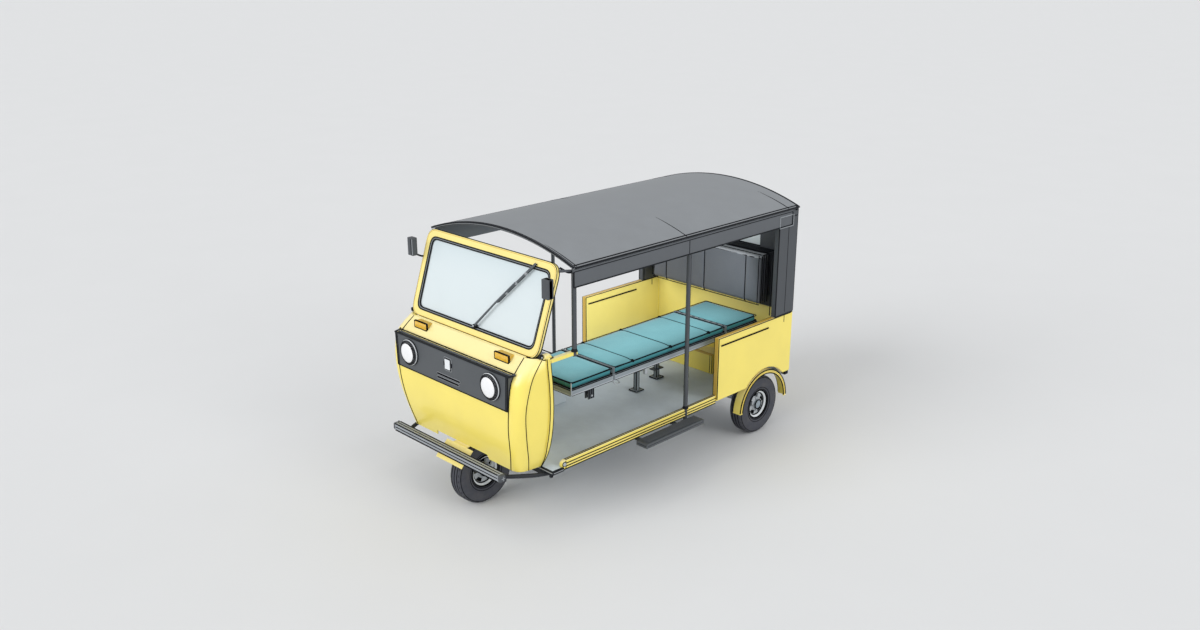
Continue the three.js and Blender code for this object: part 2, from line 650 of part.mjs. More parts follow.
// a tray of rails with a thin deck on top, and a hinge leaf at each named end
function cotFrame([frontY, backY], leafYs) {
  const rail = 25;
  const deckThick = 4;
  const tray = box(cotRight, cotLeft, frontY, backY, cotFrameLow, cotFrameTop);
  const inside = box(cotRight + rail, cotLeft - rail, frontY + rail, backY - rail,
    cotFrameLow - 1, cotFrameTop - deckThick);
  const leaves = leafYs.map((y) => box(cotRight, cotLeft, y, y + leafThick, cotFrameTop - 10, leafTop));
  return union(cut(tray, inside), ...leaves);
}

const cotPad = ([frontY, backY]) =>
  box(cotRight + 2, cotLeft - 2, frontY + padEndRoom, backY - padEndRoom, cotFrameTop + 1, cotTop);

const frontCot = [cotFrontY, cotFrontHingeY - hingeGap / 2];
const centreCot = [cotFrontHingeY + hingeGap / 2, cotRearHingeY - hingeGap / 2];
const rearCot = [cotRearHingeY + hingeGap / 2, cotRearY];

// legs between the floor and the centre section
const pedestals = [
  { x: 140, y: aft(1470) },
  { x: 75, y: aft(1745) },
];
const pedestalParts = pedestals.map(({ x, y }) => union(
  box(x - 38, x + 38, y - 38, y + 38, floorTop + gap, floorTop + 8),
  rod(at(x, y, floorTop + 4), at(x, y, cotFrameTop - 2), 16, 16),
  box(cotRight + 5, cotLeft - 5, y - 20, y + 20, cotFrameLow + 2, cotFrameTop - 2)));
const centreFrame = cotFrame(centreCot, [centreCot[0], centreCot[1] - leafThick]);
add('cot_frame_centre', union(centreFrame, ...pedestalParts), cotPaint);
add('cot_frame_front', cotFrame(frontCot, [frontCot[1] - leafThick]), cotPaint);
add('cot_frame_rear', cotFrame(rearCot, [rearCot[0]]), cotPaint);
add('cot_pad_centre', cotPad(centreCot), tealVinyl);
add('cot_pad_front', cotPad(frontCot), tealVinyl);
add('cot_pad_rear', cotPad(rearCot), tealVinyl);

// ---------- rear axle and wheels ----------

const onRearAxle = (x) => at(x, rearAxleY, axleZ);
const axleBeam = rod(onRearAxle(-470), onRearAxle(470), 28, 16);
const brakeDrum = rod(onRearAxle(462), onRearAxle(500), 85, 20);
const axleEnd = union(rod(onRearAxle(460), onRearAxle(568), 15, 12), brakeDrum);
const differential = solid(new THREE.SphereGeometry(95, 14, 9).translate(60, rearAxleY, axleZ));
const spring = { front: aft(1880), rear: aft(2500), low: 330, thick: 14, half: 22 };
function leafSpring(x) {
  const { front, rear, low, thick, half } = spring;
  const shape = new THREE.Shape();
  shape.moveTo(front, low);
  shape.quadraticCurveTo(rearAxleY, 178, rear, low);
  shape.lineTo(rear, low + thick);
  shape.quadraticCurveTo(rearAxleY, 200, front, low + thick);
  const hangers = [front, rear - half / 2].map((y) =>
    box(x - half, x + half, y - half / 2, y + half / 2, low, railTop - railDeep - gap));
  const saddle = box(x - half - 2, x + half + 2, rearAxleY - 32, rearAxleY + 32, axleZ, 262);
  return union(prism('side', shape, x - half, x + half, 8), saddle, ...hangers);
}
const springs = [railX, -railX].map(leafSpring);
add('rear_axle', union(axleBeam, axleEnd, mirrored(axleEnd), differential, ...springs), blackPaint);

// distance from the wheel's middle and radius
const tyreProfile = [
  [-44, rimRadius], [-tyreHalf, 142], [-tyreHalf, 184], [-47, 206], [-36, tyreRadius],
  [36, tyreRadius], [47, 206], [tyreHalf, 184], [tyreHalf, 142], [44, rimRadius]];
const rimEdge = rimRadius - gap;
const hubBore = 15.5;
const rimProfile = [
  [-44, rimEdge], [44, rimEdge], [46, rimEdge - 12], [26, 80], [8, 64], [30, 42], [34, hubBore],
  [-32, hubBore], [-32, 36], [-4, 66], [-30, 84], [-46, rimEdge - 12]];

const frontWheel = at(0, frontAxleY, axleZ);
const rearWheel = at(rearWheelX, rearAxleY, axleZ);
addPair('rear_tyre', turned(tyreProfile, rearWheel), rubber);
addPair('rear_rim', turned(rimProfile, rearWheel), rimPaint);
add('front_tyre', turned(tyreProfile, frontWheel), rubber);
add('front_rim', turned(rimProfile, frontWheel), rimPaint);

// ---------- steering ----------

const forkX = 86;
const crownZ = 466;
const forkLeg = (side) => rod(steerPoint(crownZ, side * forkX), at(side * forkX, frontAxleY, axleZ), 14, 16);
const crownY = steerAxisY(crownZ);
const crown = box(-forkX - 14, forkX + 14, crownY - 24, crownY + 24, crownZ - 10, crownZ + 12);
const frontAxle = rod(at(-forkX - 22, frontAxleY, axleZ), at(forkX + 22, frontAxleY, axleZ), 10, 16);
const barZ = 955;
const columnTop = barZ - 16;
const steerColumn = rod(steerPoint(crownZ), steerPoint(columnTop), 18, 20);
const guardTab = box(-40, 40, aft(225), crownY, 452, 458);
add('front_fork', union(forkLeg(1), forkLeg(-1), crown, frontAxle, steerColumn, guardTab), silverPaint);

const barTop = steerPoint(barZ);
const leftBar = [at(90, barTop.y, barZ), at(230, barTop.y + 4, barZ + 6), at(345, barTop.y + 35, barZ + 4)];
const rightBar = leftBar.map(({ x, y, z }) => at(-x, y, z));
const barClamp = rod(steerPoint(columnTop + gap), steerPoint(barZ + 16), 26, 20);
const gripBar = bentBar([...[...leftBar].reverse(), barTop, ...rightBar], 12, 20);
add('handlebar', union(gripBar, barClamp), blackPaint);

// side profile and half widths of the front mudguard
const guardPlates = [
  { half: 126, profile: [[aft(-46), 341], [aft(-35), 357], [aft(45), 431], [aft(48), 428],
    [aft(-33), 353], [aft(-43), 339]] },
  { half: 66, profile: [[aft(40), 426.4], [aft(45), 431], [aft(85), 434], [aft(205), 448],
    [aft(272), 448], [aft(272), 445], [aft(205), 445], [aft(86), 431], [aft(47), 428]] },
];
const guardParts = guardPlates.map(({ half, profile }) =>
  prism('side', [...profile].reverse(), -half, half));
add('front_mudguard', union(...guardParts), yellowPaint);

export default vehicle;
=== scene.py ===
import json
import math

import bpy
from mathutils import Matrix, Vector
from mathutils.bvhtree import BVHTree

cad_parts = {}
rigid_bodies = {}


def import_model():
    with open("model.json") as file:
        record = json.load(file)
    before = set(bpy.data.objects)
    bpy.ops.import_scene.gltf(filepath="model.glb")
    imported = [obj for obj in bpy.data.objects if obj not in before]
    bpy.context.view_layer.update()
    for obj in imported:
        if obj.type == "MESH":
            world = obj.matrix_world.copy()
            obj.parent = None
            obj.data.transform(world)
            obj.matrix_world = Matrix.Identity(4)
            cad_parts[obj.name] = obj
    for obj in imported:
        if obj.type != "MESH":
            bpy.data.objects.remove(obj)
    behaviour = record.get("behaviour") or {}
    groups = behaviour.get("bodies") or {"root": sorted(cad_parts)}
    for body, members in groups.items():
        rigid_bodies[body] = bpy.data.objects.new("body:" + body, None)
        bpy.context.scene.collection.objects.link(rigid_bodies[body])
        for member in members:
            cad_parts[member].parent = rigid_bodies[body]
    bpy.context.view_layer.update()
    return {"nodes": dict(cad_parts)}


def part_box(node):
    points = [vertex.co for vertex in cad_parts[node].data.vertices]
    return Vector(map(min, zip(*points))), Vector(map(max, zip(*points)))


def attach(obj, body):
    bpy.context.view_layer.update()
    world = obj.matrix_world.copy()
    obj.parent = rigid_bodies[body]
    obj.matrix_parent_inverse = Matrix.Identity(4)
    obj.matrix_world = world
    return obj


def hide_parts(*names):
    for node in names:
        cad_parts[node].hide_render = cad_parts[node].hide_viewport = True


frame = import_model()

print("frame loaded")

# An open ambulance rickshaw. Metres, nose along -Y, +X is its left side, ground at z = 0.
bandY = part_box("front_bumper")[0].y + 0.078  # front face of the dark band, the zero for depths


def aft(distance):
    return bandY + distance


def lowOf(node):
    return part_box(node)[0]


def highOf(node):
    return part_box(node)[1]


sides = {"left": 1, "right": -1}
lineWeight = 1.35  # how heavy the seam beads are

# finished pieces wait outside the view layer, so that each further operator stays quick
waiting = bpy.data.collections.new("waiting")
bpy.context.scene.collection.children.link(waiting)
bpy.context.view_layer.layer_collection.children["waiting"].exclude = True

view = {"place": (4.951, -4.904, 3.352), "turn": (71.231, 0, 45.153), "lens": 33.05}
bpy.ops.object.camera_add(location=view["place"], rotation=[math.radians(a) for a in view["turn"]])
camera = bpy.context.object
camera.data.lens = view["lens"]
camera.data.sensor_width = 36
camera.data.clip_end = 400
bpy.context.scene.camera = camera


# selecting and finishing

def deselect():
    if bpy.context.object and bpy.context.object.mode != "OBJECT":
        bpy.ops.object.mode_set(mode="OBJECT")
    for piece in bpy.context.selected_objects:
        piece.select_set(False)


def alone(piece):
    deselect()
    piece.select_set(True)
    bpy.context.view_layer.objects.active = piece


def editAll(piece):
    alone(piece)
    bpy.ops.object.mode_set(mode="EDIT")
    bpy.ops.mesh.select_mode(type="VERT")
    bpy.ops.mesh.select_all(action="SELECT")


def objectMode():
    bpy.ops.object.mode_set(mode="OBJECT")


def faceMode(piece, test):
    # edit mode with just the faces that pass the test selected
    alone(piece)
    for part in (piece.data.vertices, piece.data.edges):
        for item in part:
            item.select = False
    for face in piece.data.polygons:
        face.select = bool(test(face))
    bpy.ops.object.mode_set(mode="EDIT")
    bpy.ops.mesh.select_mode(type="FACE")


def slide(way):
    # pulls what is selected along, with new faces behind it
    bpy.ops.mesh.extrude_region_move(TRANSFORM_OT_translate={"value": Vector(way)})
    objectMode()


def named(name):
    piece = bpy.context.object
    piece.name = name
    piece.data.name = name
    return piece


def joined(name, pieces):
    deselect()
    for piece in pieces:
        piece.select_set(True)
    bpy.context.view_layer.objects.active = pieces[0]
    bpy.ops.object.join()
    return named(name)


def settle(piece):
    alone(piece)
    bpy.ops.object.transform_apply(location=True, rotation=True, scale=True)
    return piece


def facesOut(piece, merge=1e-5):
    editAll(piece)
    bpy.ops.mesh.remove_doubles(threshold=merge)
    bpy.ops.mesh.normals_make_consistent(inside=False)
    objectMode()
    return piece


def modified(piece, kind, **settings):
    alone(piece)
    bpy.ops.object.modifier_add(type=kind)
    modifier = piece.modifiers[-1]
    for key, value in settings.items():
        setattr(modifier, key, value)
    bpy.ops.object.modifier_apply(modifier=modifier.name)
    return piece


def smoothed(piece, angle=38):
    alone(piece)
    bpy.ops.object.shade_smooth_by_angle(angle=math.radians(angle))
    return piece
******
## Exercise prompt
State how many lines above contain the string "body", with no other words.

## Solution to this problem
6